GIVEN INSTRUCTION:
Could every line of the data be printed exactly as it reads?
_ _ _ _
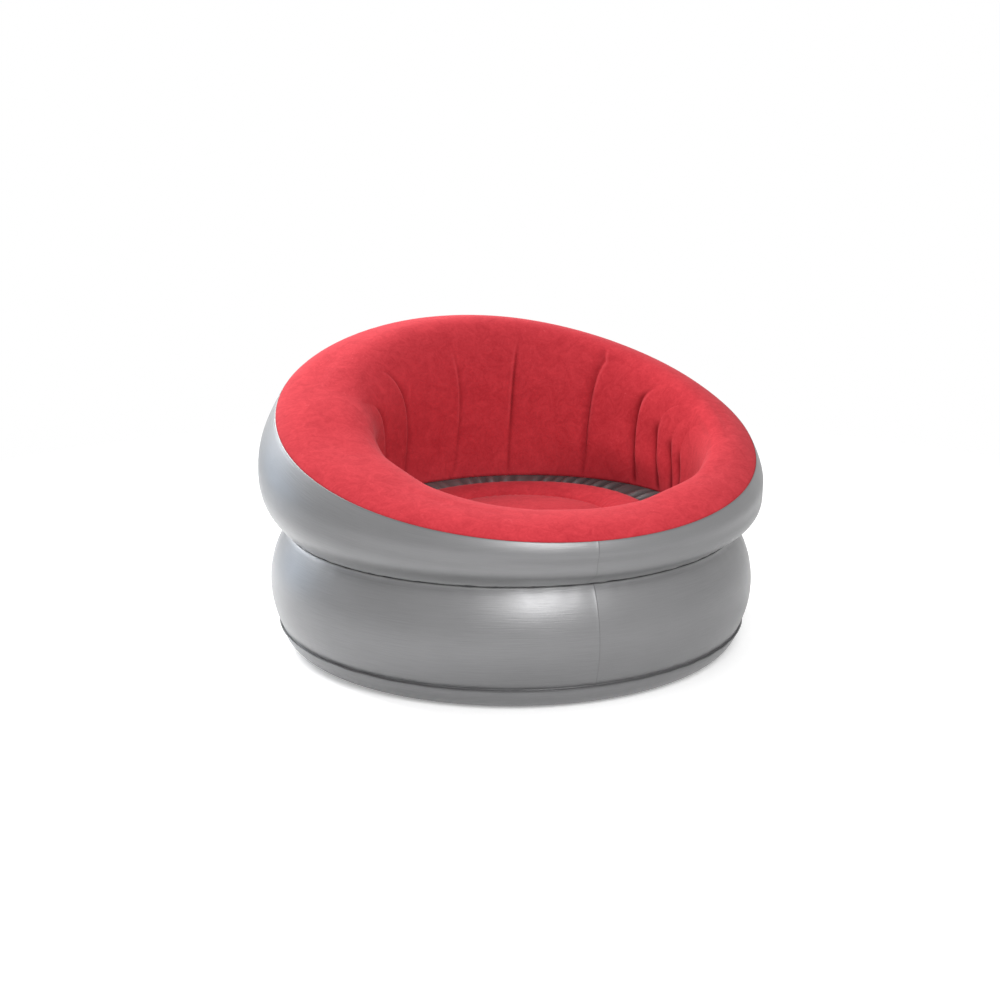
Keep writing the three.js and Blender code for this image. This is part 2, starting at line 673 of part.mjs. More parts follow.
function addRingValve(valve) {
  const collar = tube(PORT_RADIUS, RING_COLLAR_RADIUS, -RING_COLLAR_IN, RING_COLLAR_OUT);
  const plate = RING_PLATE_RADIUS;
  const faces = [ringWallFace, ringWallNormals, valve, plate, collar, PORT_RADIUS];
  const tongueLow = RING_COLLAR_OUT - STRAP_SHEET;
  const middle = (PORT_RADIUS + RING_COLLAR_RADIUS) / 2;
  const tongue = tab(STOPPER_TAB_WIDTH, middle, STOPPER_HINGE, tongueLow, RING_COLLAR_OUT);
  tongue.translate(valve.x, valve.y, valve.z);
  add('ring_valve_flange', geometryFrom(valveFlange(...faces).add(solidOf(tongue))), valvePlastic);
  add('ring_valve_stopper', stopperGeometry(RING_COLLAR_OUT + SEAM_GAP), valvePlastic, valve);
  add('ring_valve_flap', flapGeometry(-RING_COLLAR_IN), webSheet, valve);
}

const mainValve = rearOf(drumRows, 1 + DRUM_ROWS / 2);
const ringValve = rearOf(ringWallRows, RING_ROWS);
const mainHole = MAIN_COLLAR_RADIUS + SEAM_GAP;
const ringHole = RING_COLLAR_RADIUS + SEAM_GAP;

addBottomPanel();
add('lower_outer_wall', piercedWall(drumRows, drumNormals, mainValve, mainHole), greySheet);
add('deck_panel', ringSheet(deckFace, moved(deckFace, deckNormals, -WALL_SHEET)), greySheet);
addSeat();
addSeatWeb('seat_inner_web', SEAT_WELD_RADIUS, seatTop - FLOCKED_SHEET);
addSeatWeb('seat_outer_web', SEAT_HOLE_RADIUS + SEAT_LAP, SEAT_EDGE_HEIGHT - WALL_SHEET);
add(
  'upper_outer_wall',
  piercedWall(ringWallFace, ringWallNormals, ringValve, ringHole),
  greySheet,
);
add('flocked_cover', ringSheet(coverFace, coverInner), redFlock);
for (let gusset = 0; gusset < GUSSET_COUNT; gusset++) addGussetWeb(gusset);
addMainValve(mainValve);
addRingValve(ringValve);

export default chair;
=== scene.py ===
import json
import math

import bmesh
import bpy
import numpy as np
from mathutils import Matrix, Vector


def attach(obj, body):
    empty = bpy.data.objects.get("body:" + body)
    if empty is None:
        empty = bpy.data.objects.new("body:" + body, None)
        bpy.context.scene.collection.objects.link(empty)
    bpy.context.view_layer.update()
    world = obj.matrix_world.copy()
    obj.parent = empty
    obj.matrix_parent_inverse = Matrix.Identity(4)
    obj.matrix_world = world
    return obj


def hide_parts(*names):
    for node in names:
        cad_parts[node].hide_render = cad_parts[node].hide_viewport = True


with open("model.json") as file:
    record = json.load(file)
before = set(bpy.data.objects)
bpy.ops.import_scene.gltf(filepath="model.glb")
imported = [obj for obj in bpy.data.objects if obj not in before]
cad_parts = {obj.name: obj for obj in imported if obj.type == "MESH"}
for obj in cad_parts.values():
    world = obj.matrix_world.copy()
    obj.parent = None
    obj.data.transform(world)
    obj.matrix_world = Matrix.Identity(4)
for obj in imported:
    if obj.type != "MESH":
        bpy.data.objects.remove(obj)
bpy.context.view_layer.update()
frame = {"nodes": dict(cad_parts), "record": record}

TURN = 2 * math.pi

# Sheets and welds
WALL_SHEET = 0.0004
FLOCKED_SHEET = 0.0006
SEAM_GAP = 0.0003
BASE_FIN = 0.006
WAIST_FIN = 0.002
WAIST_BAND = 0.006

# Drum
FOOT_RADIUS = 0.449
BASE_SEAM_RADIUS = 0.504
BASE_SEAM_HEIGHT = 0.050
CURL_TOP_HEIGHT = BASE_SEAM_HEIGHT - SEAM_GAP / 2 - WALL_SHEET
DRUM_FOOT_HEIGHT = BASE_SEAM_HEIGHT + SEAM_GAP / 2 + WALL_SHEET
WAIST_RADIUS = 0.487
WAIST_HEIGHT = 0.256
DRUM_BULGE = 0.030

# How far the handles of a bow reach, as a share of its chord
BOW_REACH_SHARE = 0.36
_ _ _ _
THE RESULT:
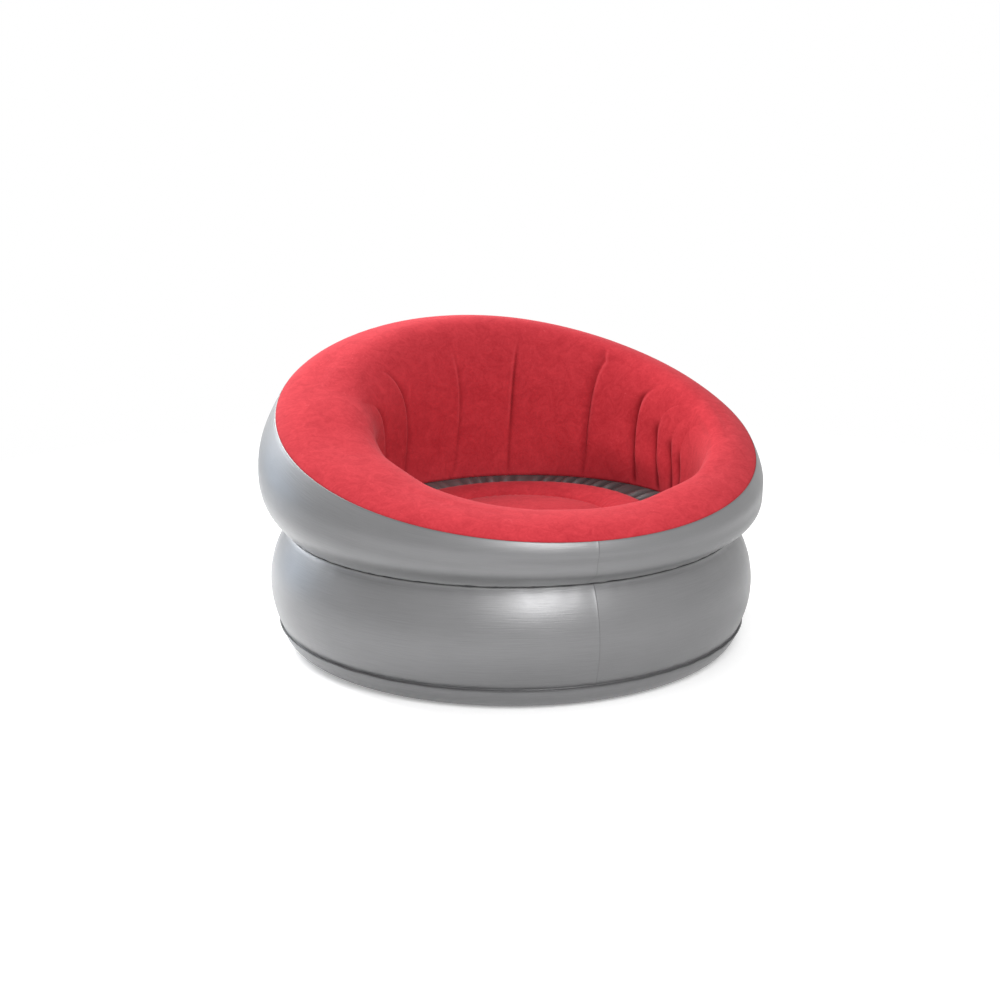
Keep writing the three.js and Blender code for this image. This is part 2, starting at line 673 of part.mjs. More parts follow.
function addRingValve(valve) {
  const collar = tube(PORT_RADIUS, RING_COLLAR_RADIUS, -RING_COLLAR_IN, RING_COLLAR_OUT);
  const plate = RING_PLATE_RADIUS;
  const faces = [ringWallFace, ringWallNormals, valve, plate, collar, PORT_RADIUS];
  const tongueLow = RING_COLLAR_OUT - STRAP_SHEET;
  const middle = (PORT_RADIUS + RING_COLLAR_RADIUS) / 2;
  const tongue = tab(STOPPER_TAB_WIDTH, middle, STOPPER_HINGE, tongueLow, RING_COLLAR_OUT);
  tongue.translate(valve.x, valve.y, valve.z);
  add('ring_valve_flange', geometryFrom(valveFlange(...faces).add(solidOf(tongue))), valvePlastic);
  add('ring_valve_stopper', stopperGeometry(RING_COLLAR_OUT + SEAM_GAP), valvePlastic, valve);
  add('ring_valve_flap', flapGeometry(-RING_COLLAR_IN), webSheet, valve);
}

const mainValve = rearOf(drumRows, 1 + DRUM_ROWS / 2);
const ringValve = rearOf(ringWallRows, RING_ROWS);
const mainHole = MAIN_COLLAR_RADIUS + SEAM_GAP;
const ringHole = RING_COLLAR_RADIUS + SEAM_GAP;

addBottomPanel();
add('lower_outer_wall', piercedWall(drumRows, drumNormals, mainValve, mainHole), greySheet);
add('deck_panel', ringSheet(deckFace, moved(deckFace, deckNormals, -WALL_SHEET)), greySheet);
addSeat();
addSeatWeb('seat_inner_web', SEAT_WELD_RADIUS, seatTop - FLOCKED_SHEET);
addSeatWeb('seat_outer_web', SEAT_HOLE_RADIUS + SEAT_LAP, SEAT_EDGE_HEIGHT - WALL_SHEET);
add(
  'upper_outer_wall',
  piercedWall(ringWallFace, ringWallNormals, ringValve, ringHole),
  greySheet,
);
add('flocked_cover', ringSheet(coverFace, coverInner), redFlock);
for (let gusset = 0; gusset < GUSSET_COUNT; gusset++) addGussetWeb(gusset);
addMainValve(mainValve);
addRingValve(ringValve);

export default chair;
=== scene.py ===
import json
import math

import bmesh
import bpy
import numpy as np
from mathutils import Matrix, Vector


def attach(obj, body):
    empty = bpy.data.objects.get("body:" + body)
    if empty is None:
        empty = bpy.data.objects.new("body:" + body, None)
        bpy.context.scene.collection.objects.link(empty)
    bpy.context.view_layer.update()
    world = obj.matrix_world.copy()
    obj.parent = empty
    obj.matrix_parent_inverse = Matrix.Identity(4)
    obj.matrix_world = world
    return obj


def hide_parts(*names):
    for node in names:
        cad_parts[node].hide_render = cad_parts[node].hide_viewport = True


with open("model.json") as file:
    record = json.load(file)
before = set(bpy.data.objects)
bpy.ops.import_scene.gltf(filepath="model.glb")
imported = [obj for obj in bpy.data.objects if obj not in before]
cad_parts = {obj.name: obj for obj in imported if obj.type == "MESH"}
for obj in cad_parts.values():
    world = obj.matrix_world.copy()
    obj.parent = None
    obj.data.transform(world)
    obj.matrix_world = Matrix.Identity(4)
for obj in imported:
    if obj.type != "MESH":
        bpy.data.objects.remove(obj)
bpy.context.view_layer.update()
frame = {"nodes": dict(cad_parts), "record": record}

TURN = 2 * math.pi

# Sheets and welds
WALL_SHEET = 0.0004
FLOCKED_SHEET = 0.0006
SEAM_GAP = 0.0003
BASE_FIN = 0.006
WAIST_FIN = 0.002
WAIST_BAND = 0.006

# Drum
FOOT_RADIUS = 0.449
BASE_SEAM_RADIUS = 0.504
BASE_SEAM_HEIGHT = 0.050
CURL_TOP_HEIGHT = BASE_SEAM_HEIGHT - SEAM_GAP / 2 - WALL_SHEET
DRUM_FOOT_HEIGHT = BASE_SEAM_HEIGHT + SEAM_GAP / 2 + WALL_SHEET
WAIST_RADIUS = 0.487
WAIST_HEIGHT = 0.256
DRUM_BULGE = 0.030

# How far the handles of a bow reach, as a share of its chord
BOW_REACH_SHARE = 0.36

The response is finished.